Tries enable efficient fuzzy matching. You can implement Levenshtein distance search by exploring multiple branches simultaneously, tracking edit distance as you go.

IP Routing Tables

Routers use tries (specifically, radix trees) to match IP prefixes. A packet’s destination IP is matched against stored prefixes to find the longest match, determining the next hop.

Word Games

Boggle solvers use tries to prune impossible paths early. If no word starts with “qz,” you can skip that branch entirely rather than checking every combination.

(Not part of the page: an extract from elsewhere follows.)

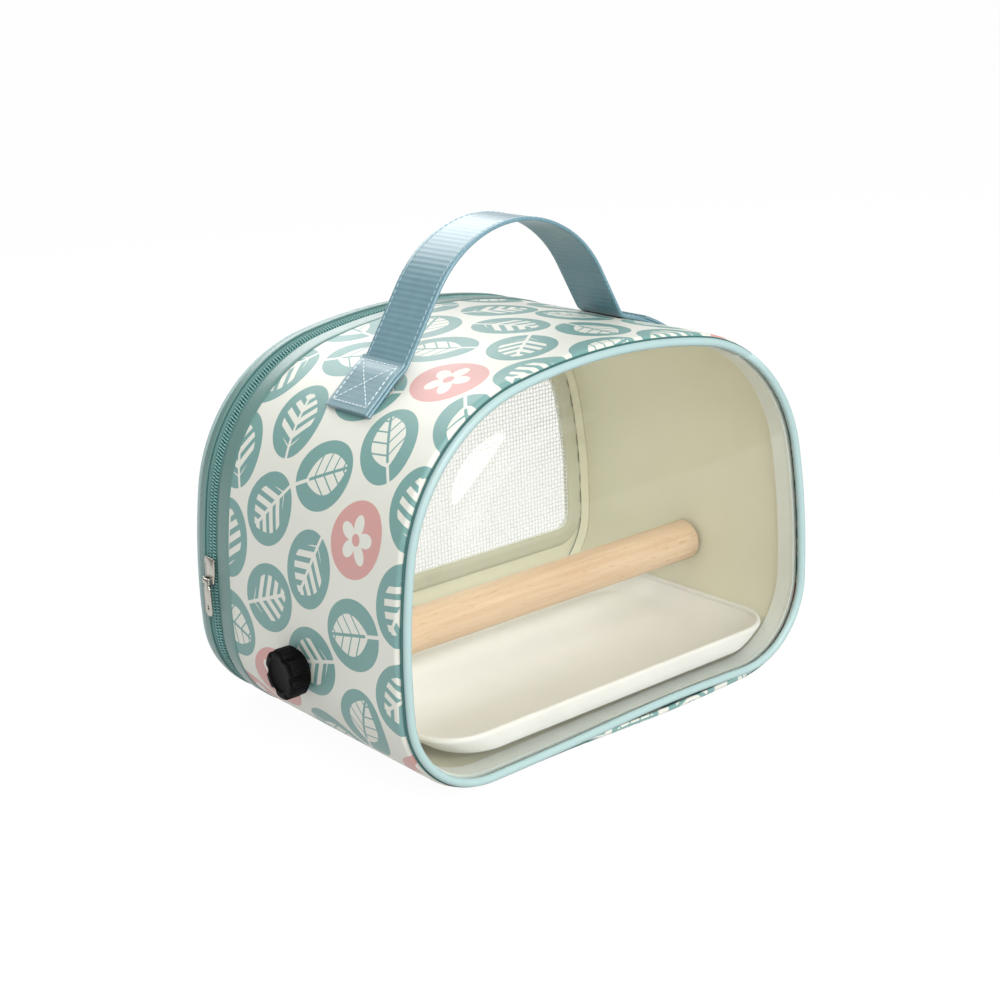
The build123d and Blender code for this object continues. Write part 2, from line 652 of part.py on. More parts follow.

Optimizations and Variants

Compressed Tries (Radix Trees)

Standard tries waste nodes on non-branching paths. “internationalization” creates 20 nodes even if no other word shares its prefix. Radix trees compress single-child chains into single nodes storing multiple characters.

class RadixNode:
    """Node for a compressed trie (radix tree)."""
    
    def __init__(self, prefix: str = ""):
        self.prefix = prefix  # Edge label (multiple characters)
        self.children = {}
        self.is_end_of_word = False
        self.value = None

Radix trees reduce memory usage significantly for datasets with long unique prefixes. The tradeoff is more complex insertion and deletion logic—you may need to split or merge edge labels.

Ternary Search Tries

TSTs use three pointers per node (less than, equal, greater than) instead of an array or hash map. They offer a middle ground between binary search trees and standard tries, with better memory usage than array-based tries and faster lookups than hash map-based ones.

When to Use Each

Standard trie (hash map): General purpose, Unicode support, moderate memory usage
Standard trie (array): Maximum speed for fixed alphabets, memory-intensive
Radix tree: Long strings with unique prefixes, memory-constrained environments
Ternary search trie: Large alphabets where hash overhead matters

For most applications, start with a hash map-based standard trie. Profile before optimizing—the simpler implementation is easier to debug and often fast enough.